Compare that triage to Turrican, the game Trenz would ship two years later once Rainbow Arts had given him a full schedule and an original design to build rather than someone else’s license to compress. Turrican has the confidence of a programmer who has already proven, under six weeks of pressure, exactly what a C64 will and won’t tolerate from an ambitious action game, and spends that knowledge on room and scale instead of density. The two games read like the same lesson taught twice — once under a deadline that allowed no mistakes, once with the freedom to build something new around what the deadline had taught him.
The lawsuit’s other half
Katakis is worth reading alongside this conversion rather than as a footnote to it, because the two games are really one continuous story about a studio learning exactly how close to an existing design it could get before the law intervened, and then being handed the actual license as the reward for getting close enough to be useful.
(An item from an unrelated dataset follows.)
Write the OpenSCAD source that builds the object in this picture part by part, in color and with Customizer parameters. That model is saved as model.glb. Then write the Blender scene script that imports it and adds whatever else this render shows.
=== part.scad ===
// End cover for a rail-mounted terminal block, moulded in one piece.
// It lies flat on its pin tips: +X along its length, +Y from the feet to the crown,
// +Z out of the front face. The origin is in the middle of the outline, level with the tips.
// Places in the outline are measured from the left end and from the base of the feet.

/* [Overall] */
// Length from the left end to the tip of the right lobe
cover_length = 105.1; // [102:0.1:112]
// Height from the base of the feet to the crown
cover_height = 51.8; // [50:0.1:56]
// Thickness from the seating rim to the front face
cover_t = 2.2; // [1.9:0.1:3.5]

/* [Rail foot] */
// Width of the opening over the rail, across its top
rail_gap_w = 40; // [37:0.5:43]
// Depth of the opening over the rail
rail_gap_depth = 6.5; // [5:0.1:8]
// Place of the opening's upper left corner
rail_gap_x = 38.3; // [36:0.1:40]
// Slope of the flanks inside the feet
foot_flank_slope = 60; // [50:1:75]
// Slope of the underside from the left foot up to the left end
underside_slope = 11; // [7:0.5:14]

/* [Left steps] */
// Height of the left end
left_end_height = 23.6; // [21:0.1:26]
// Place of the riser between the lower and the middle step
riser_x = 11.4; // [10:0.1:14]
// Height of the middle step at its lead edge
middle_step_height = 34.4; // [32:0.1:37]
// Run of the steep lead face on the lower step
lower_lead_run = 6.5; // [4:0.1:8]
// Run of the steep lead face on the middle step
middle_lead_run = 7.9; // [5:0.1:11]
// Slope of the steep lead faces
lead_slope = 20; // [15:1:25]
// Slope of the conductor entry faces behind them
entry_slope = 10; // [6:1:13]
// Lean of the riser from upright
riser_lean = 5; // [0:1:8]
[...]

Katakis had to invent its own version of everything R-Type does because copying the Force outright would have been the fastest way to get sued twice. R-Type on the C64 could finally use the real thing, and the contrast between a shooter forced to avoid its inspiration’s best idea and one finally allowed to keep it is as good an argument as exists for why that one mechanic mattered more than anything else in the box.
Where the Force lands today
Detachable, repositionable extensions of the player’s hitbox and firepower turn up constantly in modern shoot-em-ups and even outside the genre — any game that gives you a companion drone you can sacrifice, redirect or recall is running a version of the same trade Trenz’s team refused to cut in 1988. The C64 R-Type isn’t the best-looking or the most complete conversion of its decade, and nobody involved in making it under six weeks would claim otherwise. It is the conversion that understood, correctly and immediately, which single mechanic separated R-Type from every other corridor shooter on the arcade floor, and it protected that mechanic when it had every excuse and every time pressure in the world to let it go instead.
Spoilers below
R-Type’s stages escalate toward the Bydo Empire’s larger organic bosses — the armoured, pulsing constructs that fill the screen by the later levels — and the C64 version keeps the same stage order and boss placements as the arcade original, just with thinner enemy waves leading up to each one. The final confrontations still hinge on Force placement rather than raw firepower: the pod absorbing a hit you can’t otherwise dodge, or launched ahead to soften a boss’s core before it can retaliate, exactly as the arcade design intended and exactly what six rushed weeks were spent making sure the conversion kept.